Agungnya Sang Guru dalam Perspektif Islam

 
Agungnya Sang Guru dalam Perspektif Islam
Sumber Gambar: Dokumentasi istimewa, Iluatrasi: Laduni.id

Laduni.ID, Jakarta - Dalam persolan mengagungkan seorang guru, baginda Rasulullah SAW bersabda;”Bukanlah termasuk golongan kami orang yang   tidak menghormati orang yang tua, tidak menyayangi yang muda dan tidak mengerti hak ulama kami.”  (HR. Ahmad 5/323, Hakim 1/122.).

Pernyatan senada juga di paparkan oleh Imam Nawawi rahimahullah, beliau berka­ta: “Hendaklah seorang murid memperhatikan gurunya dengan pandangan penghormatan. Hen­daklah ia meyakini keahlian gu­runya dibandingkan yang lain. Karena hal itu akan menghantarkan seorang murid untuk banyak mengambil manfaat darinya, dan lebih bisa membekas dalam hati terhadap apa yang ia dengar dari gurunya tersebut.” (Kitab al-Majmu’ 1/84).

Salah seorang ulama tasawuf terkemuka Khathib al-Baghdadi berkata: “Wajib bagi seorang murid untuk mengakui keutamaan gurunya yang faqih dan hendaklah pula menyadari bahwa dirinya banyak mengambil ilmu dari gurunya.” (al-Faqih wal Mutafaqqih 1/196). Sedangkan dalam perspektif Ibnu Jamaah al-Kinani dalam hal ini juga ber­kata: “Hendaklah seorang mu­rid mengenal hak gurunya, jangan dilupakan semua jasanya.” (Tadzkiratus Sami’ hal. 90).

Rasulullah SAW dalam kesempatan lainnya juga bersabda; Apabila ada yang berbuat baik kepadamu maka balaslah dengan balasan yang setimpal. Apabila kamu tidak bisa membalasnya, maka doakanlah dia hingga engkau memandang telah mencukupi untuk membalas dengan balasan yang setimpal.” (HR. Abu Dawud 1672. Sementara itu Imam Abu Hanifah berkata: “Tidaklah aku sholat sejak kematian Hammad kecuali aku memintakan ampun untuknya dan orang tuaku. Aku selalu me­mintakan ampun untuk orang yang aku belajar darinya atau yang mengajariku ilmu.” (Mana-qib Imam Abu Hanifah. Lihat Adab at-Tatalmudz hal. 28

Dalam hal ini Ibnu Jama’ah menyebutkan hendaknya seorang penuntut ilmu mendoakan gurunya sepanjang masa. Memperhatikan anak-anaknya, kerabatnya dan menunaikan haknya apabila telah wafat. Begitu juga sepatutnya penun­tut ilmu mencontoh akhlak dan kepribadian guru. Mencontoh kebiasaan dan ibadahnya. (Tadz­kiroh Sami’ hal. 86).

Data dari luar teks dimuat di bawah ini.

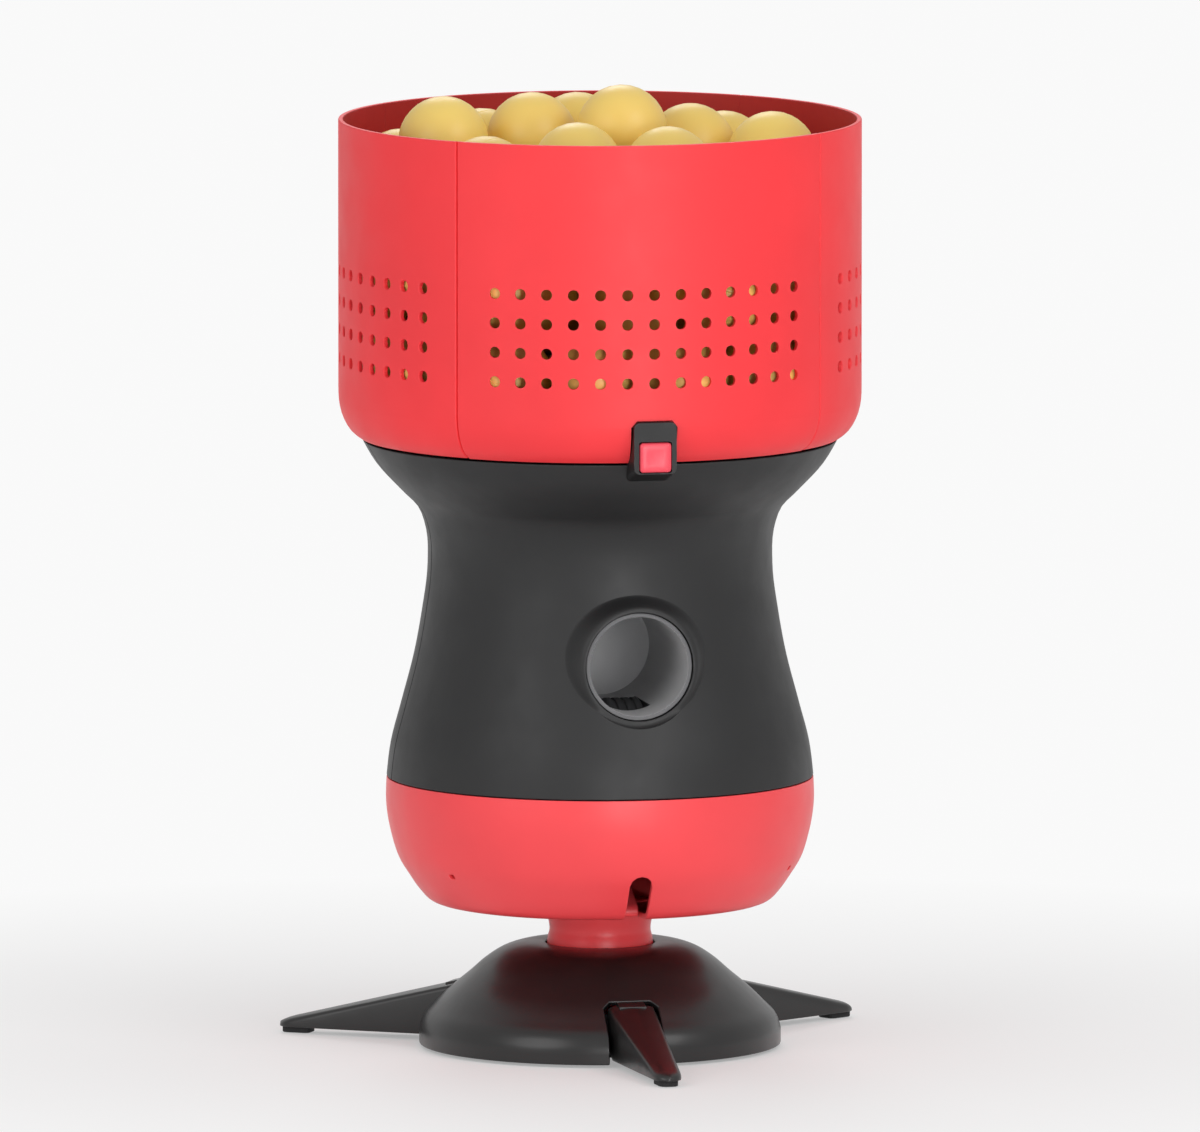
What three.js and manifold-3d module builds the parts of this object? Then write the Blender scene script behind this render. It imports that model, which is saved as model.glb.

Imam as-Sam’ani menceritakan bahwa majelis Imam Ahmad bin Hanbal dihadiri lima ribu orang. Lima ratus orang menulis sedangkan selainnya hanya ingin melihat dan meniru adab dan akhlak Imam Ahmad.” (Siyar Alam Nubala11/316).

Imam asy-Syathibi berkata: “Walhasil, hendaklah seseorang tidak mengikuti ulama kecuali yang terpercaya menurut kaca mata syar’i. Yang selalu menegakkan hujjah, paling paham dengan hukum syar’i secara umum maupun terperinci. Maka acapkali yang diikuti tidak sesuai dengan syar’i dalam sebagian masalah, maka janganlah dijadikan hakim dan jangan ditiru kesalahannya yang menyelisihi syariat.” (al-I’thisham 1/535, Adab at-Tatalmudz hal. 42)


Catatan: Tulisan ini telah terbit pada tanggal 16 September 2018. Tim Redaksi mengunggah ulang dengan melakukan penyuntingan dan penyelarasan bahasa.